§ Instructions for the task: From the listing below, pull out all lines with "overall" in them.

§ Material supplied:

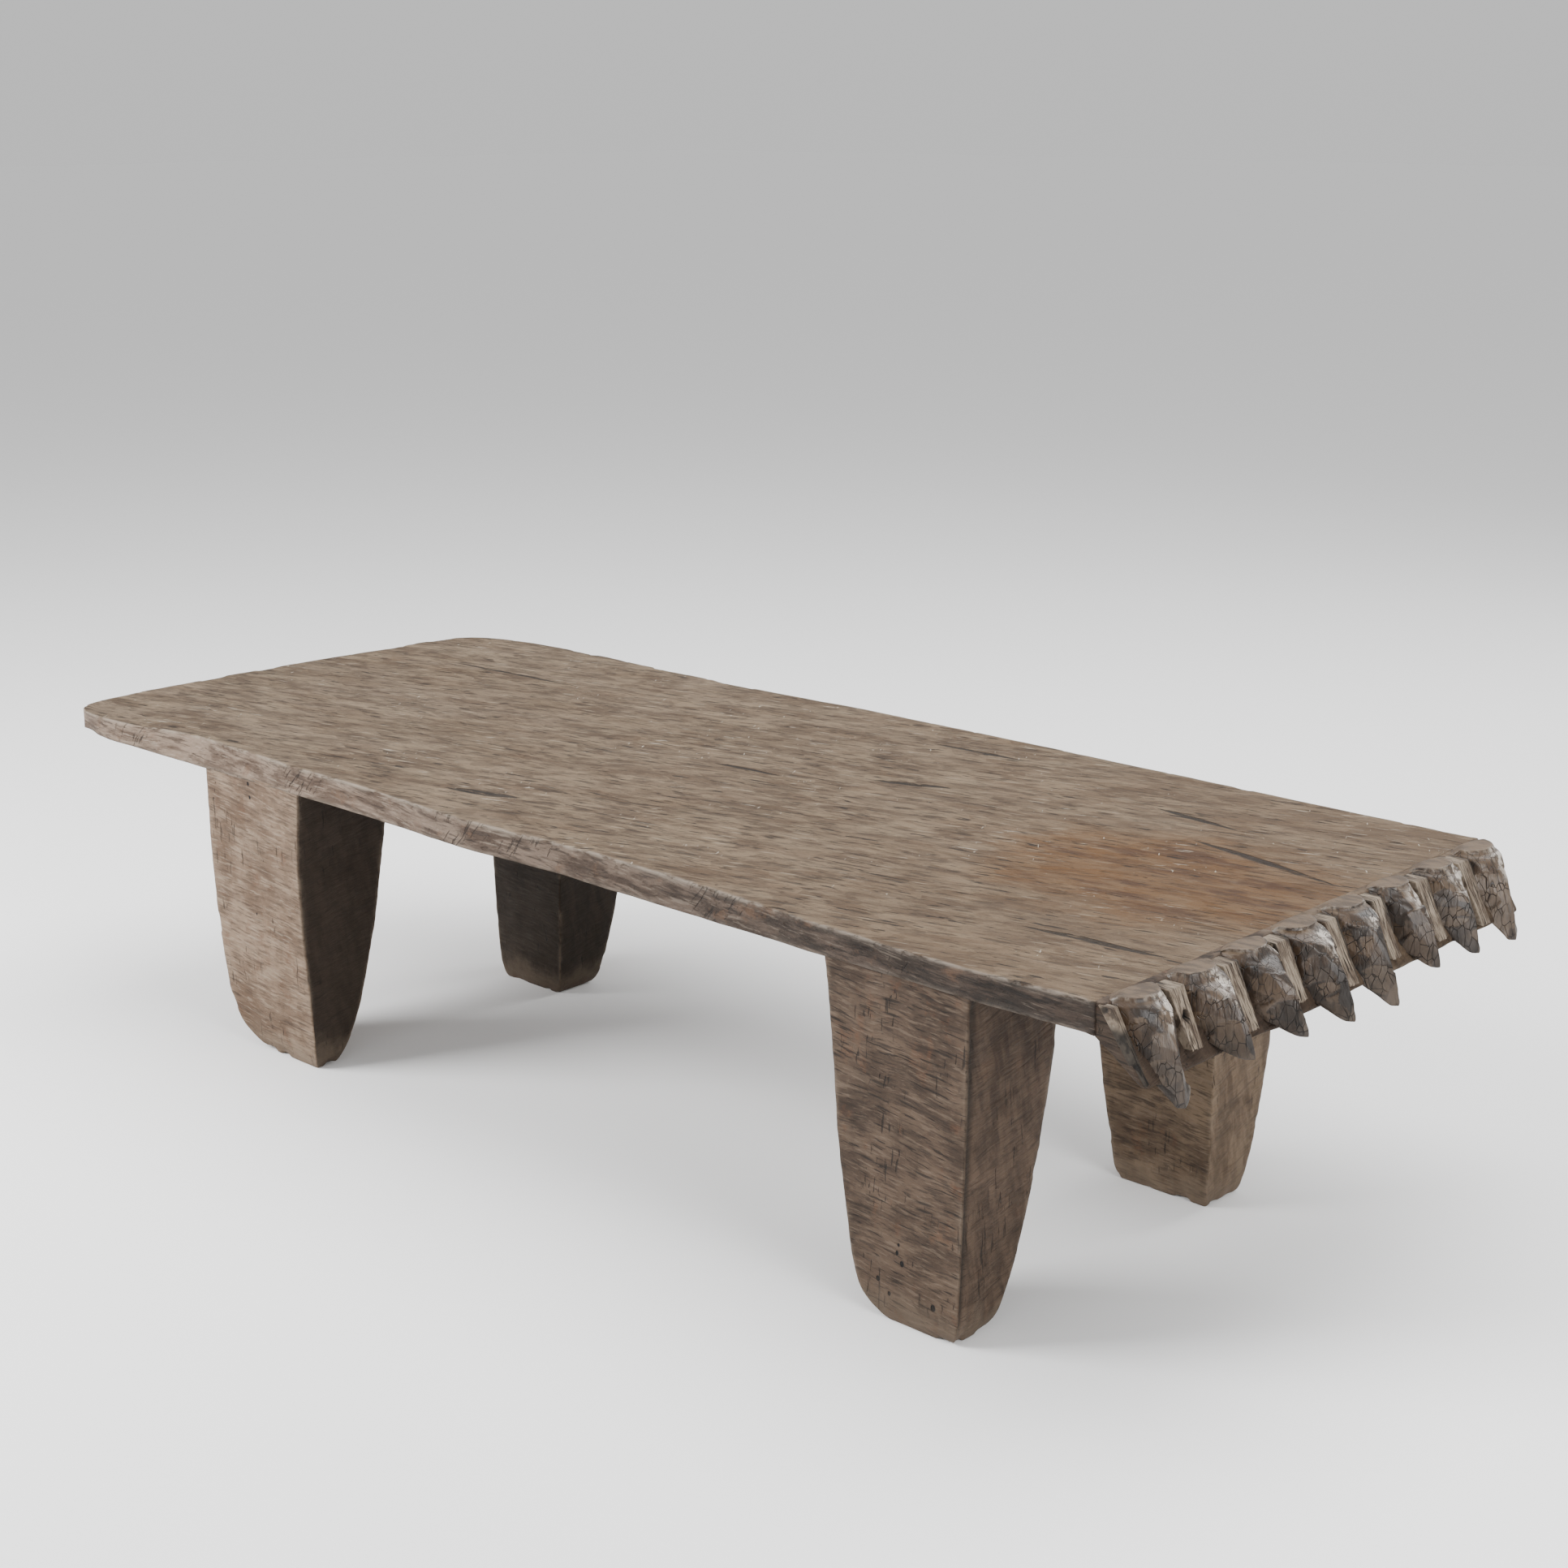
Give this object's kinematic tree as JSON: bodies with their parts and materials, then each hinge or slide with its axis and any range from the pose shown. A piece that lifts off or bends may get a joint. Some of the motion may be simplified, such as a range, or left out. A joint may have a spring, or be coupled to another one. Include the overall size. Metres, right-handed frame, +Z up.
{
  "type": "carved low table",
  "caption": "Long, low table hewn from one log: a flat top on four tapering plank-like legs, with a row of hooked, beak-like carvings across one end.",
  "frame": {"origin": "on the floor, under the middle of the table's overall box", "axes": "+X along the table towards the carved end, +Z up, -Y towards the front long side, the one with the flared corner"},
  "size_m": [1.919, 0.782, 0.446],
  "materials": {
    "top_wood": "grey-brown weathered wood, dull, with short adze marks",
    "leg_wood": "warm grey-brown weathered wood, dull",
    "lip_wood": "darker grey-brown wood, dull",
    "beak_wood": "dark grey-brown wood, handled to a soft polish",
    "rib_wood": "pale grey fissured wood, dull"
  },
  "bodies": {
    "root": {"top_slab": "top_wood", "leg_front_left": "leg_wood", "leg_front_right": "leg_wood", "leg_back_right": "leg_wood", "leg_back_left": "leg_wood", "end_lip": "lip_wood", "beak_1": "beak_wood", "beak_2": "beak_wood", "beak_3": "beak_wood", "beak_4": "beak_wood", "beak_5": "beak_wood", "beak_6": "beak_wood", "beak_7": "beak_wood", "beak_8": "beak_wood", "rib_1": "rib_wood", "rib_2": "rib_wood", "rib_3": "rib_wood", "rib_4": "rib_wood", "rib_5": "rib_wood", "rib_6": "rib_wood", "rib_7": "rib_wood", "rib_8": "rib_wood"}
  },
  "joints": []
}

---

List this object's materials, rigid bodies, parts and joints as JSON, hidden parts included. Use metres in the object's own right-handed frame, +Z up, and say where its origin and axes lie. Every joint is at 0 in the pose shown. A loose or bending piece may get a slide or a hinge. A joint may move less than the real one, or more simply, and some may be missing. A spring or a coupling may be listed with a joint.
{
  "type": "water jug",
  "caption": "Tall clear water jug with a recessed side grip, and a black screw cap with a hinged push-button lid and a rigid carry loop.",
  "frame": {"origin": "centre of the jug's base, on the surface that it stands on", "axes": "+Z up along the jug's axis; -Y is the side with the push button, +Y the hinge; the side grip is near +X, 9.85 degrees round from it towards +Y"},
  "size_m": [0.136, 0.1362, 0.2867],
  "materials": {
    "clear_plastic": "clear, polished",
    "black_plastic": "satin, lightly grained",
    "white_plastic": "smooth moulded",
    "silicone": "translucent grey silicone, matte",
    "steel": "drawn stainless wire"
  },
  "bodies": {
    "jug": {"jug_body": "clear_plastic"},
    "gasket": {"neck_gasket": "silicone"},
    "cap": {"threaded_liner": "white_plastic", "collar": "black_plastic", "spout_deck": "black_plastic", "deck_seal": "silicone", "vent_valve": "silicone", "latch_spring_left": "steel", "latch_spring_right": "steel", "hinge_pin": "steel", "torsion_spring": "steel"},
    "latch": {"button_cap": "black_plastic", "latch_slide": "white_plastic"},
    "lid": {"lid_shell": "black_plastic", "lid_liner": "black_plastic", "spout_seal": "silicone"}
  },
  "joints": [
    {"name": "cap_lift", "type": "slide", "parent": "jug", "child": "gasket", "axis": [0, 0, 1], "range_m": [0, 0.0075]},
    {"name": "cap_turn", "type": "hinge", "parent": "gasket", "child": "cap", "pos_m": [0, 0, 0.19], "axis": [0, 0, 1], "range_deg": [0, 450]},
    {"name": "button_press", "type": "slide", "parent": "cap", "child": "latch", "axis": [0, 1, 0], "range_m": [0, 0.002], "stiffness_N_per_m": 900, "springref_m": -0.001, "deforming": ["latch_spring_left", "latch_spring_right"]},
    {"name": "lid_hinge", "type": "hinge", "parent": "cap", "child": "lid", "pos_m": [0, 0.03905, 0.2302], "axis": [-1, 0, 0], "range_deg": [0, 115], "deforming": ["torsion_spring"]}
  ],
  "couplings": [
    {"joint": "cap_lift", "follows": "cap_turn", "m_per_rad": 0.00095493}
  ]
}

---

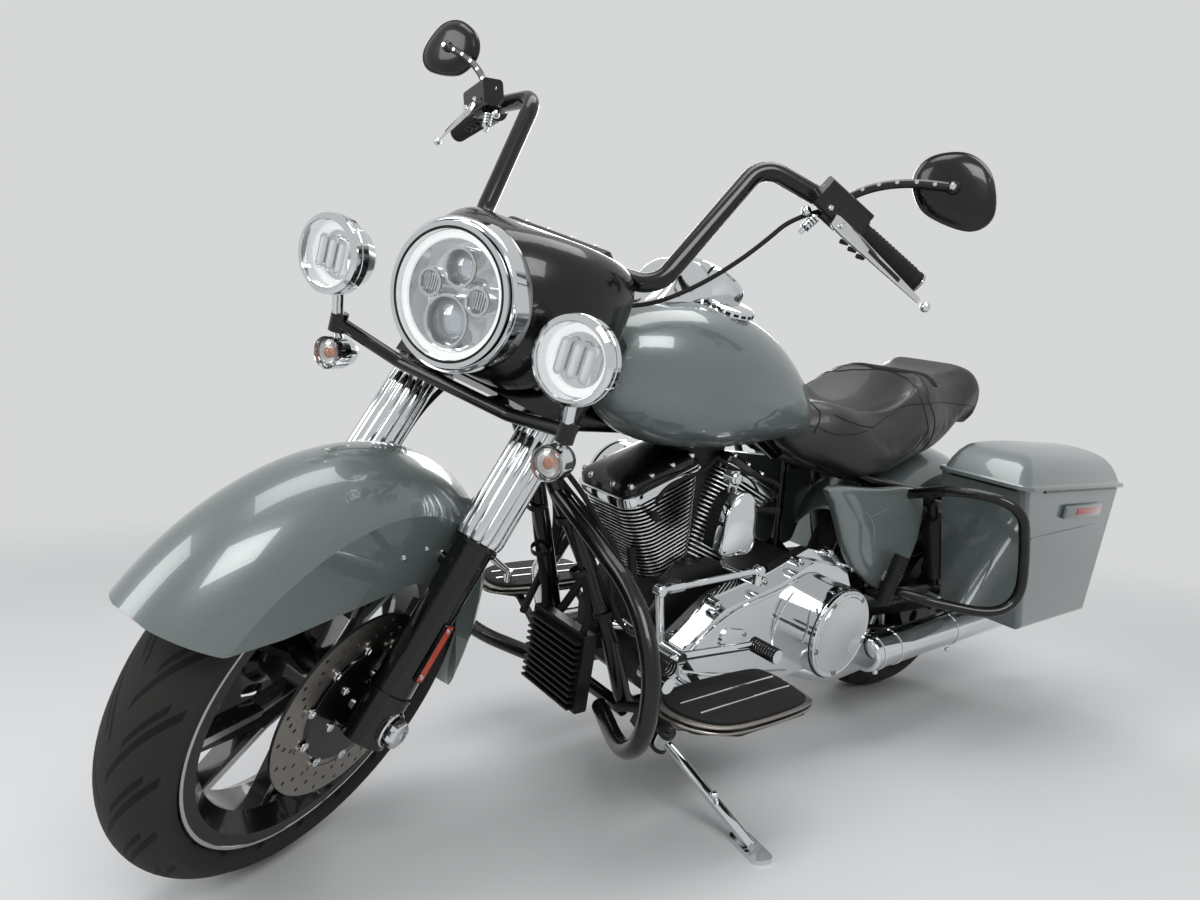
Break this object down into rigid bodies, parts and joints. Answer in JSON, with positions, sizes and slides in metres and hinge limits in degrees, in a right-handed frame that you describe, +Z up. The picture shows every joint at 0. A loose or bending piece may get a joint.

§ Exercise output:
Give this object's kinematic tree as JSON: bodies with their parts and materials, then each hinge or slide with its axis and any range from the pose shown. A piece that lifts off or bends may get a joint. Some of the motion may be simplified, such as a range, or left out. A joint may have a spring, or be coupled to another one. Include the overall size. Metres, right-handed frame, +Z up.
  "frame": {"origin": "on the floor, under the middle of the table's overall box", "axes": "+X along the table towards the carved end, +Z up, -Y towards the front long side, the one with the flared corner"},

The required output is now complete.